Hz. Mehdi mutlaka gelecektir.....

İslami inançlar arasında tevhit ve nübüvvet gibi temel inançlardan sonra Mehdilik konusu kadar Kur'an ve Sünnet açısından temelleri sağlam olan ve bu yüzden de sürekli canlı ve gündemde tutulması gereken hiçbir İslami ilke yoktur

<Hz. Mehdi mutlaka gelecektir.....

TÜRK-AZ HABER / EHL-İ BEYT

On birinci İmam Hasan Askeri'nin oğlu olan İmam Mehdi (s.a.) Hicri 255 yılı Şaban ayının 15'nde, Samerra şehrinde sabah vakti dünyaya geldi. İsmini "Muhammed" koydular. Annesinin adı, Nergis'dir. İmam'ın doğuşu, halkın çoğundan, özellikle Abbasi casuslarından gizli tutuluyordu. Çünkü on ikinci İmam'ın kıyam edeceği ve bütün zalimlerin hükümetine son vereceği Hz. Peygamber (s.a.a) tarafından müjdelendiği için, Abbasi saltanatı endişe içerisindeydi. Bu yüzden İmam'ın yok edilmesi için plânlar tertipliyorlardı. Muhterem babaları hayatta iken, yalnızca İmam'ı samimi dostu olanlar ziyaret edebiliyorlardı. Babalarının şahadetinden sonra Abbasi saltanatı, İmam'ın öldürülmesi için geniş çaplı bir harekete girişti. Allah da onun gaybetini ve halkın gözünden uzak bir şekilde yaşamasını irade buyurdu.

İnsanoğlu yeryüzüne yerleştiği günden beri tam anlamıyla mutluluğu içeren toplumsal bir hayat arzusunu taşır ve böyle bir günün geleceği ümidiyle adım atar.

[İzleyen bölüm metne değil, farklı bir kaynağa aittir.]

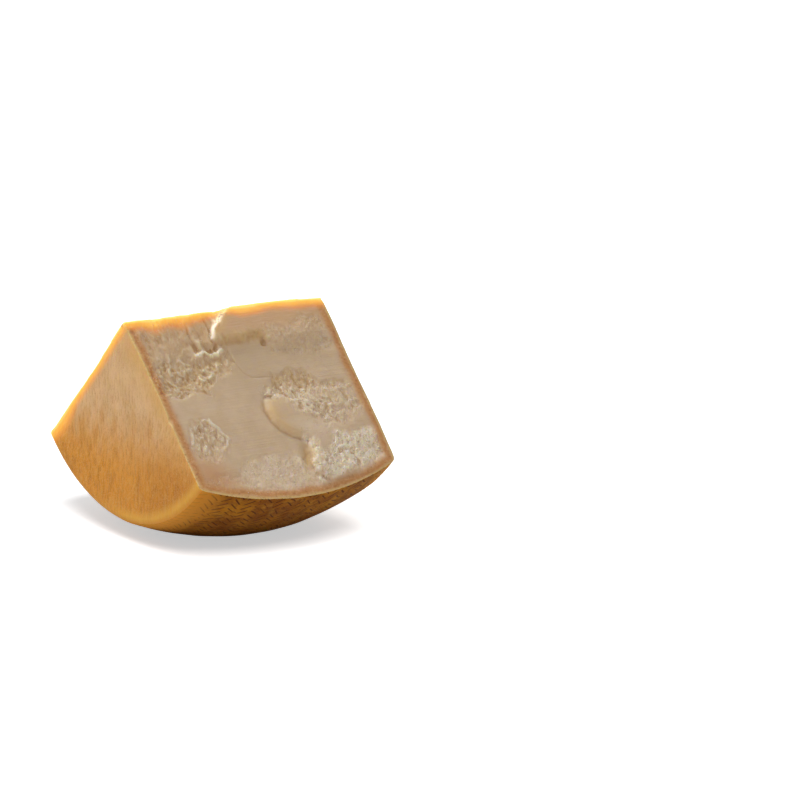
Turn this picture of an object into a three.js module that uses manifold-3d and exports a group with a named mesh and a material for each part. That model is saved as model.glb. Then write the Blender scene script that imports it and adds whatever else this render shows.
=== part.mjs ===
// A quarter of a large hard cheese, lying on its curved rind with the top edge level.
// Millimetres. The wheel's axis is the wedge's top edge and runs along +X. The front cut face
// looks towards -Y and up, the back one towards +Y and up, and the floor is z = 0.
import * as THREE from "three";
import { mergeVertices } from "three/addons/utils/BufferGeometryUtils.js";
import Module from "manifold-3d";

// The wheel that the quarter was cut from
const SIDE_HEIGHT = 221; // between the rims of its two flat faces
const RIM_RADIUS = 192; // where a flat face meets the side
const SIDE_BULGE = 23.6; // how far the side stands out at mid height
const RIM_ROUNDING = 6; // worn edge between a flat face and the side
const LEFT_DISH = 2.5; // the left flat face is sunk by this at its centre
const RIGHT_DOME = 6; // the right flat face stands out by this at its centre

// The cuts, and how the quarter rests
const WEDGE_ANGLE = THREE.MathUtils.degToRad(91.2);
const REST_FLAT_DEPTH = 1.2; // how far the rind is pressed flat under the wedge

// How finely each surface is divided
const FRONT_CELL = 3.9;
const BACK_CELL = 7.5;
const WHEEL_SEGMENTS = 120;
const SIDE_STEPS = 14;
const ROUNDING_STEPS = 3;
const FLAT_FACE_RADII = [35, 70, 105, 140, 168];

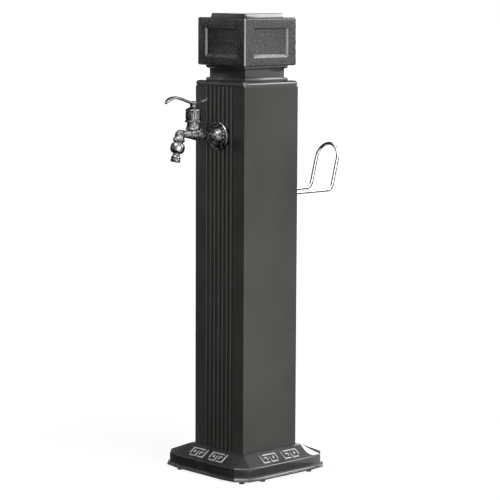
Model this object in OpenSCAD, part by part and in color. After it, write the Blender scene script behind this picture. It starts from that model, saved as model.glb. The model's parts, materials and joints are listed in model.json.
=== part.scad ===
// Garden standpipe: a square column with a fluted front on a cast base, with a
// panelled cap, a quarter-turn bib tap on the front and a wire hose hook behind.
// Millimetres. Z is up and the origin is on the column's axis at ground level.
// The tap faces -Y and the hose hook stands out of the +Y face.

/* [Column] */
// Side of the square column
column_w = 130; // [115:1:145]
// Wall of the column extrusion
column_wall = 3.5; // [3:0.25:5]
// Top of the column above the ground
column_top_z = 695; // [640:1:760]
// Number of flutes on the front face
flute_count = 7; // [3:1:8]
// Spacing of the flutes, centre to centre
flute_pitch = 10.9; // [9:0.1:12]
// Width of one flute
flute_w = 6.5; // [4:0.25:8]
// Depth of one flute
flute_depth = 1.8; // [1:0.1:2]
// Diameter of the screw ports in the column's inner corners
port_d = 9.5; // [9:0.25:12]

/* [Base] */
// Width of the base at its bottom lip
base_w = 228; // [215:1:260]
// Height of the base above its feet, at the column
base_h = 39; // [34:1:50]
// Height of the base's outer edge above its feet
base_edge_h = 24.5; // [20:0.5:28]
// Corner cut of the base
base_cut = 23; // [16:1:30]
// Wall of the base casting
base_wall = 5; // [4:0.5:6]
// Height of the rubber feet
foot_h = 3; // [2:0.5:6]
// Diameter of a rubber foot
foot_d = 10; // [7:0.5:12]
// Length of one key panel along the side of the base
key_panel_l = 39; // [32:0.5:44]
// Height of the raised key lines
key_h = 1.3; // [0.8:0.1:2]

/* [Ground plate] */
// Clearance between the steel ground plate's corners and the inside of the base
plate_gap = 2.5; // [2:0.25:5]
// Thickness of the ground plate
plate_t = 6; // [5:0.5:10]
// Distance of the ground anchor holes from the plate's edges
anchor_inset = 16; // [13:0.5:17]
// Diameter of the ground anchor holes
anchor_d = 11; // [9:0.5:13]

/* [Cap] */
// Overhang of the collar past each side of the column
collar_over = 1; // [0.5:0.25:4]
// Height of the collar
collar_h = 10; // [9:0.5:16]
// Width of the neck
neck_w = 94.5; // [85:0.5:98]
// Height of the neck with its two mouldings
neck_h = 27; // [22:0.5:36]
// Width of the neck's mouldings
moulding_w = 104; // [100:0.5:112]
// Width of the cap box
cap_w = 126; // [118:1:136]
// Height of the cap box
cap_h = 84.5; // [76:0.5:100]
// Wall of the cap box
cap_wall = 7; // [6:0.5:9]
// Width of the sunk panel in each side of the cap box
panel_w = 84; // [70:0.5:90]
// Height of that sunk panel
panel_h = 54; // [44:0.5:60]
// Depth of that sunk panel
panel_depth = 3.8; // [2:0.2:4.5]
// Width of the raised lid
lid_w = 94; // [84:0.5:102]
// Height of the raised lid
lid_h = 7.5; // [5:0.5:12]

/* [Tap] */
// Height of the tap's pipe above the ground
tap_z = 608; // [560:1:640]
// Distance of the tap's spindle from the column's front face
tap_reach = 62; // [58:0.5:72]
// Diameter of the wall flange
flange_d = 51; // [50.5:0.5:60]
// Diameter of the tap's pipe
pipe_d = 16; // [15.5:0.25:18]
// Diameter of the bonnet
bonnet_d = 27.5; // [27:0.25:32]
// Height of the bonnet
bonnet_h = 23; // [22:0.5:28]
// Distance of the spout from the spindle
spout_reach = 31; // [29:0.5:40]
// Lean of the outlet from the vertical
outlet_lean = 13; // [4:1:18]
// Diameter of the union nut across its corners
union_d = 24; // [23.5:0.25:28]
// Length of the lever's long arm
lever_front = 65; // [50:1:80]
// Length of the lever's short arm
lever_back = 33; // [24:1:44]

/* [Supply] */
// Outer diameter of the riser pipe
riser_d = 20; // [18:0.5:22]
// Wall of the riser pipe
riser_wall = 2; // [1.5:0.25:2.5]
// Distance of the riser from the column's front wall, to its axis
riser_inset = 28; // [26:0.5:34]

/* [Hose hook] */
// Diameter of the hook's wire
wire_d = 6; // [5:0.5:8]
// Spacing of the hook's two arms
hook_span = 55; // [44:1:64]
// Height of the hook's arms above the ground
hook_z = 498; // [440:1:560]
// Reach of the hook's arms out of the column
hook_reach = 123; // [105:1:160]
// Length of the hook's upright, along its lean
hook_upright = 86; // [70:1:110]
// Lean of the hook's upright
hook_lean = 15; // [5:1:20]

/* [Hidden] */

// Shared values
fine = 64;
soft = 32;
// Overrun of every cut, and the bite of two solids that are one casting
cut = 1;
bite = 0.5;
// Thickness of the thin slices that a hull spans
slice_t = 0.05;
// Angles of the steps of a rounded edge, and what a corner's radius has over its edge's
round_angles = [0, 45, 90];
round_spare = 0.5;
bowl_step = 15;
// Gap between pieces that fit without touching
gap = 0.3;
// Radial clearance of a screw or bolt in its hole
screw_gap = 0.2;
// Radial clearance of a shaft that turns in its bore
running_gap = 0.05;
// Radial clearance of a threaded piece in its thread
thread_gap = 0.1;
hex_flat_share = cos(30);

column_half = column_w / 2;
column_in = column_half - column_wall;
column_bottom_z = plate_t;
front_y = -column_half;
back_y = column_half;

// Screws in the corner ports, above and below
port_at = column_in - port_d / 2 + column_wall / 2;
port_screw_d = 5;
port_hole_d = port_screw_d + 2 * screw_gap;
port_head_d = 8.6;
port_head_h = 2.4;
port_screw_l = 16;

// The base: half widths of its lip, band and top edge, and their heights
base_z = foot_h;
lip_half = base_w / 2;
lip_h = 3.5;
band_in = 3.4;
band_half = lip_half - band_in;
band_low_h = 11;
edge_round = 2.6;
ledge_w = 6;
ledge_half = column_half + ledge_w;
side_taper = 4;
side_flat_share = 0.53;
slope_drop = base_h - base_edge_h;
slope_run = band_half - edge_round - ledge_half;
slope_angle = atan(slope_drop / slope_run);
key_slant = 14.5;
key_line = 2.6;
key_gap_half = 6.2;
key_panel_depth_share = 0.62;
key_start_share = 0.24;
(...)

Eğer objeler dünyasında böyle bir arzu ve isteğin, gerçekleşir yönü olmasaydı, böyle bir arzu onun tabiatına yerleşmezdi. Nitekim yemek olmasaydı açlık, su olmasaydı susuzluk ve neslin devam etmesi olmasaydı, cinsel istek düşünülemezdi.

Dolayısıyla zorunlu olarak dünyanın geleceği, adalet, sulh, safa ve samimiyetle dolu bir güne sahip olacaktır. İnsanlar fazilet ve üstünlüklerle dolup taşacaktır.

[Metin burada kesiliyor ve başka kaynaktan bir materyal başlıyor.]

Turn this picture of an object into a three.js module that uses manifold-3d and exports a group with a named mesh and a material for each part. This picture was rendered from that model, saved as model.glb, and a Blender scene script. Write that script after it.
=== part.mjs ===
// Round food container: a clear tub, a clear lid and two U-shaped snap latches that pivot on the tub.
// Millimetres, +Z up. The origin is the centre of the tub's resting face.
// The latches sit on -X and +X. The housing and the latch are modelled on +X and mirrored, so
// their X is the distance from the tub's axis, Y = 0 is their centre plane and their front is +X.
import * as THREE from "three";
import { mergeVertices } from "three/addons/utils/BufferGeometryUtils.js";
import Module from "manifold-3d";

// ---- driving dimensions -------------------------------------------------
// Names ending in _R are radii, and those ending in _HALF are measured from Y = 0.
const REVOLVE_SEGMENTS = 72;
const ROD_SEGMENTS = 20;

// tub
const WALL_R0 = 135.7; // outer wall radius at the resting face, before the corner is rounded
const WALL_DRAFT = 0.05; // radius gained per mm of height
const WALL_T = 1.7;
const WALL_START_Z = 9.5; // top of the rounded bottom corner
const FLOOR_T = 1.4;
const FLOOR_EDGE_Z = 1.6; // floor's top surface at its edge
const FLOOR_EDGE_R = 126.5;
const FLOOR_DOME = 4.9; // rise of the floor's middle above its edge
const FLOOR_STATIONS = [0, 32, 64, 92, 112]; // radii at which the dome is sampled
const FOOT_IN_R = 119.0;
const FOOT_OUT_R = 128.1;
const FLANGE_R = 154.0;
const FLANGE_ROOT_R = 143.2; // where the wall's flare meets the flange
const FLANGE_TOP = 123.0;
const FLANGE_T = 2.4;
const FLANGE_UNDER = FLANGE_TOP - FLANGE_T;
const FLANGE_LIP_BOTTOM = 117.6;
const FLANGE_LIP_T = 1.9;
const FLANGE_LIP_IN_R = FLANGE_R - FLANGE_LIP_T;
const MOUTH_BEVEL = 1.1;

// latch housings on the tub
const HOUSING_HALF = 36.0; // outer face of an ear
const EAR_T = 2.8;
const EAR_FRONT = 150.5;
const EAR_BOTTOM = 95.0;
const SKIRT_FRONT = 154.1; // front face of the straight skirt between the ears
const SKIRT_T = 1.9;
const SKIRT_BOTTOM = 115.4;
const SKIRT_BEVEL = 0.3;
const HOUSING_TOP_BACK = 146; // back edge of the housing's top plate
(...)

Yahudilik, Hıristiyanlık, Mecusilik gibi bâtıl din ve mezheplerde bile beşerin kurtarıcısı diye birisinden söz edilmiştir. Tatbik ve uyarlamada farklı görüşlere sahip olmalarına rağmen hepsi onun zuhur edeceğini, zulüm ve fesatla dolan yeryüzünde adaleti hakim kılacağını müjdelemişlerdir.

İslami inançlar arasında tevhit ve nübüvvet gibi temel inançlardan sonra Mehdilik konusu kadar Kur'an ve Sünnet açısından temelleri sağlam olan ve toplumların hayatında etkin role sahip bulunan, bu yüzden de sürekli canlı ve gündemde tutulması gereken hiçbir İslami ilke yoktur.

Dolayısıyla evrensel bir müslih inancına oryantalistlerin İslami inanç ve konulara yaklaşım tarzıyla yaklaşmalarının, Kur'an ve Sünnet'te sahip olan bu gerçeği bir inanç değil de çeşitli sebeplerle oluşmuş bir kültür olarak değerlendirmelerin veya başka dinlerden etkilenme sonucu meydana geldiğini savunmalarının arkasında, gayri İlâhî ve siyasî gaye ve amaçlar aramak gerekir.

İslam'ın sunduğu tüm esaslar insanın fıtratına uygundur. Bu yüzden bu esaslar şu veya bu şekilde diğer dinlerde ve hatta bütün İslam toplumlarında görülebilir. Dolayısıyla bu akidenin saptırılmış ve tahrif edilmiş şeklinin diğer toplumlarda görülmesi onun insan fıtratına uygun olduğunu gösterir. Örneğin Allah'a tapmak insanın yaratılışından kaynaklanan bir hakikat olduğu için, bu gerçek farklı şekillerde kendini göstermektedir.

Tarih boyunca hatta günümüzde bile siyasi ve maddi çıkar amacıyla yalancı mehdilerin çıkışı, bu meselenin ne denli köklü bir inanç olduğunu gösterir. Mehdilik inancı kesin İslami kaynaklarda yer almıştır. Dolayısıyla her Müslümanın buna inanması gerekir.